Fundo público respondeu por 86,5% do orçamento dos partidos em 2017
Não fossem os recursos públicos que receberam por meio do fundo partidário, os partidos brasileiros…
Não fossem os recursos públicos que receberam por meio do fundo partidário, os partidos brasileiros teriam ficado praticamente paralisados em 2017. A verba representou, em média, 86,5% de todos os recursos utilizados pelas 34 legendas que declararam suas contas ao Tribunal Superior Eleitoral (TSE).
Os dados são inéditos e foram compilados pela Folha de S.Paulo a partir de informações do novo Sistema de Prestação de Contas Anuais dos partidos, tornadas públicas na última terça (12). Segundo o TSE, foram repassados R$ 665,8 milhões aos partidos em 2017.
Em um extremo, partidos como PSL, PSDB e Avante praticamente não registraram outros recursos que não o fundo partidário. De outro, Novo, PCB PR e PT declararam outras fontes significativas de renda – contribuições de filiados ou doações.
O PSL, partido do pré-candidato à Presidência Jair Bolsonaro, informou que 100% de suas receitas de 2017 vieram do fundo partidário. Afastado do comando do PSL desde fevereiro deste ano, o ex-deputado federal Luciano Bivar diz que não existe uma cultura de doações a partidos fora da eleição e que os recursos do fundo partidário, em síntese, dão conta dos custos de operação da legenda.
“Em geral, os partidos dependem majoritariamente do fundo partidário. Quanto menor o partido, maior tende ser a dependência –a não ser os novos, como Rede e Novo, que têm ações de filiação e de captação de recursos”, afirma o cientista político Bruno Bolognesi, coordenador do Laboratório de Partidos Políticos e Sistemas Partidários da Universidade Federal do Paraná (UFPR).
Em 2017, o Novo, de orientação liberal, foi o partido que menos dependeu do fundo: apenas 9% de suas verbas vieram do TSE. No caso da Rede, foram 87,3 % de suas verbas. Cada filiado do Novo precisa contribuir com um mínimo de R$ 29 por mês. O partido rejeita recursos públicos, mas os recebe e guarda em uma aplicação porque, caso contrário, sua fatia seria repassada a outras legendas. Moisés Jardim, presidente nacional da sigla, afirma que ainda estuda internamente como restituir o valor ao Tesouro.
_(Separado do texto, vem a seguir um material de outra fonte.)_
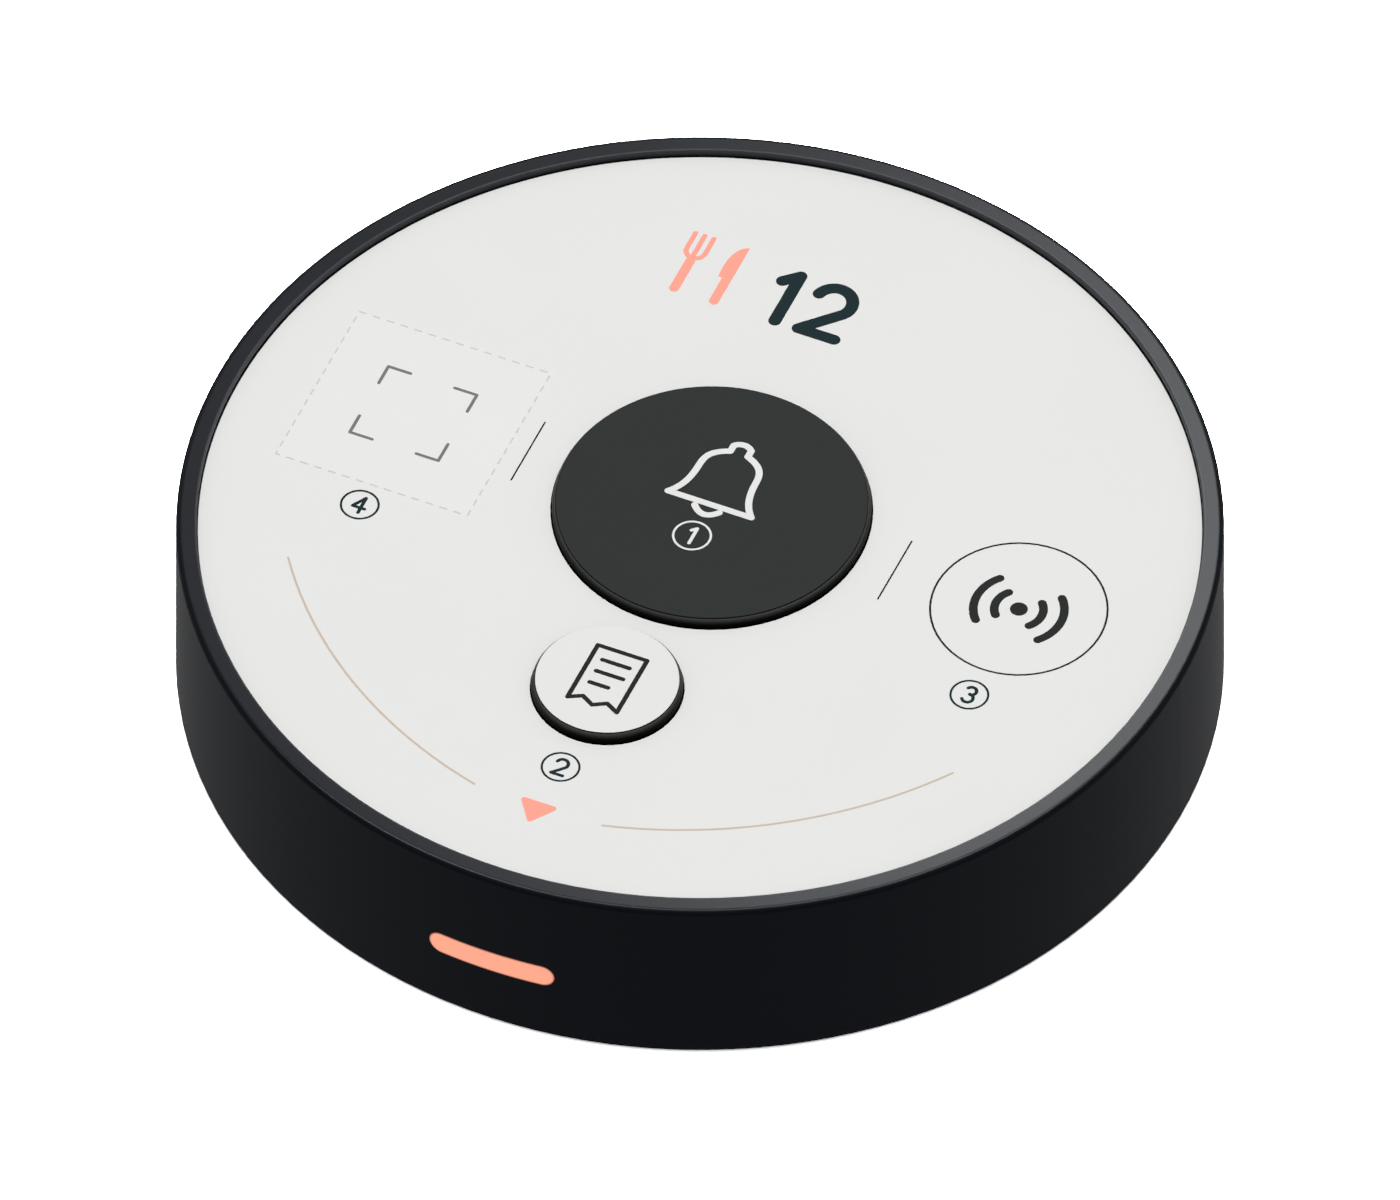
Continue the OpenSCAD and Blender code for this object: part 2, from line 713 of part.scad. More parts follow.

Bolognesi afirma que, como é hoje, o financiamento permite que legendas sobrevivam com pouca representatividade, servindo para manter o poder de pequenos grupos que as controlam. No Brasil, todo partido registrado tem direito a uma fatia de 5% do fundo partidário, que é repartida igualmente. Os outros 95% são distribuídos a quem tem vaga na Câmara, seguindo a proporção de votos que cada agremiação recebeu na última eleição geral.
“Os partidos que recebem doações têm ligação mais forte com a sociedade. Quanto mais você depende do Estado, mais longe você está de representar as pessoas e de prestar contas”, diz Bolognesi. O cientista político prevê que a aplicação da nova legislação eleitoral –com a cláusula de barreira e o fundo especial de campanha– poderá incentivar que partidos apostem cada vez mais em recursos públicos para se manter. “Ocupar cargos nos estados vai ser cada vez mais importante. E cada vez mais, os partidos vão se afastar da sociedade”, ele argumenta.
Com 61 deputados federais, o PT é o partido que recebe o maior quinhão do fundo partidário (13%). Foram R$ 88,4 milhões disponibilizados em 2017 pelo TSE, segundo a corte. Emídio de Souza, tesoureiro do PT, afirma que o partido tem a cultura de incentivar a contribuição de seus filiados, sobretudo dos que têm cargos eletivos, como forma de educação política. Neste ano, ele prevê que o percentual de doações deve crescer, considerando as campanhas de financiamento para ações em prol de Lula.
As próprias agremiações forneceram os detalhes sobre seus caixas para o TSE e ainda podem retificar as informações até 29 de julho. A corte tinha prometido os dados para 1º de junho, mas atrasou por problemas técnicos. A divulgação dessas informações enfrentou resistência de políticos e é consequência da pressão feita por organizações da sociedade civil, como a Transparência Partidária.
“Abre a caixa preta dos partidos -porque era mesmo uma caixa preta”, diz Marcelo Issa, coordenador do Transparência Partidária. Até a criação dessa nova ferramenta, as prestações de contas eram entregues ao TSE em papel. Os documentos eram disponibilizados ao público em cópias digitalizadas desses processos, o que tornava impossível uma análise dessas informações. O próprio tribunal eleitoral costumava levar cinco anos para julgar as declarações apresentadas.
“Com essa base de dados publicada desse jeito, a gente passa a ter condições de criar ferramentas que mostrem indícios de irregularidades”, afirma Issa.